When \(\mathcal{S}\) and \(\mathcal{X}\) are discrete spaces, this can be a challenging optimization problem, because it is not amenable to gradient-based optimization. If we consider this problem in matrix form, \(\mathbf{p}_{\mathrm{S}}\) is a vector of probabilities of different messages, and \(\mathbf{P}_{\mathrm{f}}\) is noiseless channel that maps \(\mathbf{p}_{\mathrm{S}}\) to \(\mathbf{p}_{\mathrm{X}}\). Since the channel is noiseless, each column has exactly one entry with probability \(1\), and all other entries are \(0\), like the channels shown in Figure 11a,c.

A naive approach to solving this optimization problem is to use a brute force search, in which the mutual information is calculated for every possible encoder matrix. However, this quickly becomes computationally intractable, since the number of possible encoder matrices grows with the factorial of the number of channel inputs.

Another possibility is to instead use stochastic encoders, which consist of replacing the deterministic encoder function \(f(\cdot)\) with a conditional probability distribution \(p(x \mid s)\). In the matrix view, this corresponds to matrices which can have an arbitrary number of nonzero elements along each column, so long as they are all positive and each column sums to \(1\), like the matrices in Figure 11b,d.

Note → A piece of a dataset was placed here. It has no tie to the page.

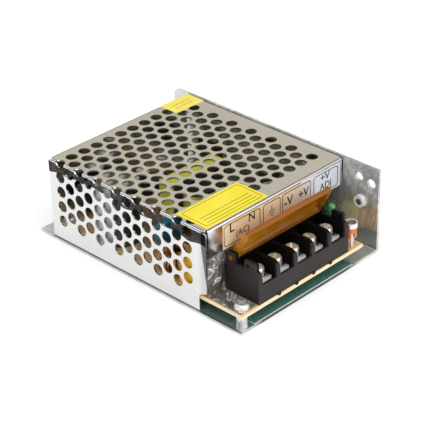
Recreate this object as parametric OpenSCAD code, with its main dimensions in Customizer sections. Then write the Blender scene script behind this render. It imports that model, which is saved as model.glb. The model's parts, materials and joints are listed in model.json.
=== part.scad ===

Since every deterministic encoder represents a specific case of a larger class of stochastic encoders, stochastic encoders can do as well or better in principle. In practice, they often do worse, though there are certain conditions under which they’re superior [6], [7]. This remains an area of active research.

The major advantage that stochastic encoders do have is that they are much more amenable to optimization. Since each column of a stochastic encoder matrix (or any channel) is a conditional probability distribution it can be optimized with respect individual probabilities using the same numerical optimization tools used to find the optimal input distribution for a fixed channel (Appendix 7).

Continuous encoders

Encoders can also be optimized for continuous sources and channels. That is, a source is represented by a probability density function, and encoder is a continuous function (if it is deterministic) or a conditional probability density function (if it is stochastic). In this setting, the entropies become differential entropies, which have a less clear intuitive interpretation and can in some cases take on infinite values (Section 2.9). However, the gradients of these entropies are well defined and do not suffer from such mathematical difficulties, making gradient-based optimization possible [8]. Still, there remain many difficulties to optimizing mutual information in both continuous and discrete settings, particularly in high-dimensional settings, and this remains an active area of research [9].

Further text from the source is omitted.